Mercury Capital’s cheap entry to media ownership is reminiscent of the April 2019 acquisition of Australian Community Media (ACM) from Nine Entertainment by Antony Catalano and the Thorney Investment Group.

Catalano is a businessman with a track record for driving revenue from property marketing and Thorney is a private investment group headed by billionaire Alex Waislitz, dubbed as Australia’s ‘Warren Buffet’ in media coverage.

The purchase price of $115 million included more than 160 regional and rural mastheads, formerly part of the Fairfax media empire and worth $3 billion in 2007.

The bargain-basement deal reflected parlous economics, due in large part to the ubiquitous impact of the internet.

Catalano stated from the outset his intention to grow ACM through credible journalism, digital expansion and new revenue streams.

After many of its papers closed in response to the initial 2020 coronavirus crisis, most have now reopened with some support from the Federal Government’s $50 million Public Interest News Gathering Project for regional media innovation.

A big-ticket item in Catalano’s plan for ACM is a real estate marketing concept that bundles print and digital strategies with listings on realestate.com.au.

Now being progressively rolled out through ACM’s titles, this system may recoup some of the publisher’s lost advertising income.

But ACM’s ongoing newsprint commitment also relies on communities’ support for local papers and their online offerings, with the latter increasingly residing behind paywalls.

In contrast, News Corp, the other major player in regional news, has decisively moved away from print and into digital-only operations by taking more than 100 mastheads online and foreshadowing 50 new digital titles in diverse locations. Paywalls are also the norm for New Corp news sites.

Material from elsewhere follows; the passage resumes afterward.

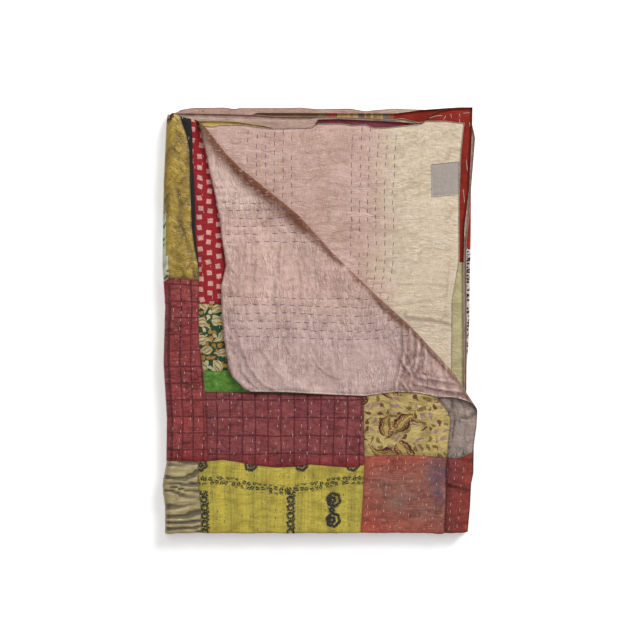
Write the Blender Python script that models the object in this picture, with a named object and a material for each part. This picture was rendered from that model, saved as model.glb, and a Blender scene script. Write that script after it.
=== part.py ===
"""A kantha quilt, folded to eight layers. One stitched patchwork sheet is folded in half along its
length and twice across, and the top layer's free corner is turned over. A bare woven label is sewn
near the free edge of the second layer. Metres, +Z up, origin at the bottom centre of the whole.

The sheet is drawn flat and folded in steps. While it is folded, x is 0 at the free side edge and
negative towards the fold at the left, y is 0 at the bottom fold, and the top layer lies at level 0."""

from math import pi, sqrt

import bmesh
import bpy
import numpy as np

# Driving dimensions
CLOTH = 0.0020  # thickness of the stitched sheet
LAYER_GAP = 0.0010  # air between one layer and the next
PITCH = CLOTH + LAYER_GAP
LAYERS = 8
PANEL_WIDTH = 0.5427  # flat run of the top layer, from its free edge to the left fold
INNER_WIDTH = 0.536  # flat run of the lower layers, from the left fold to the right fold
PANEL_LENGTH = 0.757  # flat run of every layer, from the bottom fold to the top edge
CREASE_HEIGHT = 0.2495  # where the turned corner's crease meets the free edge
CREASE_RADIUS = 0.0042  # the crease is soft and stands up
CREASE_SETTLES = 0.060  # how far from its crease the turned corner comes down
MARGIN_RADIUS = 0.0022  # the turned corner's outer margin is rolled under
MARGIN_CLEAR, MARGIN_SETTLES = 0.004, 0.050  # past the rolled strip, how soon the corner comes down
LOFT_LEFT, LOFT_BOTTOM = 0.10, 0.06  # the folds hold the layers apart more than the free edges
PLEAT_X, PLEAT_TOP, PLEAT_WIDTH, PLEAT_DEPTH = -0.045, 0.138, 0.012, 0.0016
LABEL = 0.0007  # the label's thickness
LABEL_CENTRE = (-0.0484, 0.6342)
LABEL_ACROSS, LABEL_UP = (0.0492, 0.0054), (-0.0009, 0.0587)
SEWN_GAP = 0.0003  # between the label and the sheet

MM = 0.001
# How far each layer's right edge is from x = 0: height up the side and shift, both in mm.
# Layers five to eight end in the right fold, so they share one line.
FREE_TOP = ((0, -8), (44, -4), (85, -2), (104, 2), (155, 3), (194, 8), (262, 11), (311, 10), (348, 2),
            (390, 0), (449, 7), (505, 5), (600, 0), (757, -2))
FREE_SECOND = ((0, -8), (110, -24), (289, -36), (419, -35), (494, -23), (618, -23), (701, -20), (757, -14))
FREE_THIRD = ((0, -12), (260, -14), (487, -15), (550, -13), (613, -5), (714, 0), (757, 1))
FREE_FOURTH = ((0, -12), (361, -9), (523, -10), (568, -5), (613, -2), (714, 6), (757, -4))
RIGHT_FOLD = ((0, -6), (260, -9), (325, -7), (415, -4), (505, 0), (757, 2))
RIGHT_EDGES = (FREE_TOP, FREE_SECOND, FREE_THIRD, FREE_FOURTH) + (RIGHT_FOLD,) * 4
# How far each layer's top edge is from its own line: x and shift, both in mm.
TOP_EDGES = (
    ((-551, -9), (-530, -10), (-486, -17), (0, -18)),
    ((-551, -24), (-479, -31), (-277, -29), (-211, -25), (-175, -34), (-76, -26), (-41, -20), (0, -22)),
    ((-551, -20), (-351, -20), (-277, -17), (-94, -12), (0, 4)),
    ((-551, -16), (-200, -18), (0, -4)),
    ((-551, -12), (-200, -16), (0, -8)),
    ((-551, -5), (-283, -12), (-175, -12), (0, -10)),
    ((-551, -2), (-380, -5), (-140, -5), (0, 2)),
    ((-551, 3), (-464, 6), (-429, 2), (-310, 4), (-194, 1), (0, 5)),
)
# The left fold's line, by height, and the bottom fold's, by x, with the shifts again in mm.
LEFT_FOLD = ((0, 1), (42, 1), (84, -4), (122, 3), (204, 4), (303, -2), (410, 1), (480, -4), (568, -3),
             (654, -1), (757, 4))
BOTTOM_FOLD = ((-551, 0), (-83, 0), (-57, -1), (0, 1))
# How far into the panel each of these shifts is felt, as a share of its size.
RIGHT_REACH, LEFT_REACH, TOP_REACH, BOTTOM_REACH = 0.75, 0.45, 0.6, 0.3
# The crease's sway out from a straight diagonal, by x, and the line along which the margin of the
# turned corner is rolled, by x as the top layer lies before it is turned. In mm.
CREASE_SWAY = ((-475, -2), (-436, -9), (-409, -9), (-383, -5), (-317, 5), (-245, 0), (-171, 2),
               (-117, 6), (-67, 4), (-13, -1))
CREASE_SWAY_REACH = 0.060
MARGIN_LINE = ((-500, 770), (-470, 741), (-440, 731), (-407, 721), (-371, 714), (-317, 702), (-254, 693),
               (-227, 690), (-189, 699), (-133, 696), (-66, 689), (-43, 685), (-25, 676), (-11, 661), (2, 643))

# Grid lines of the flat sheet: how many cells each run of it is cut into.
TOP_CELLS_ACROSS = 10
CELLS_ACROSS = 4
CELLS_ALONG = 10
SIDE_ARC_CELLS, END_ARC_CELLS, BOTTOM_ARC_CELLS, CREASE_ARC_CELLS, MARGIN_ARC_CELLS = 8, 6, 4, 6, 5
MARGIN_ROWS_RUN = 0.012  # the rolled rows' run where nothing is rolled
SNAP = 0.0006  # a vertex this close to a cut along the crease moves onto it


def arc_length(plies):
    """The run of cloth that a fold round so many plies takes up, at the middle of them."""
    return pi * plies / 2 * PITCH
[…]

The accelerating shift to digital-only news is accompanied by growing acceptance that in the future revenue will come from subscriptions, patronage, events, licensed content, other monetised products and services.

News media are facing the challenge of making journalism largely pay for itself by concise identification of audiences and targeted delivery of indispensable content.

What does this mean in 2020?:

"The situation calls for an innovation response that captures the audience with compelling content, packaged and delivered in the right way at the right time. The goal is REA: repeat engaged attention."

Specialist forms of news, including lifestyle journalism, face similar challenges albeit with perhaps a more symbiotic, ongoing relationship to advertising.

But with advertisers constantly exploring sophisticated ways to reach audiences, news media are belatedly but resolutely working on ways to survive and thrive.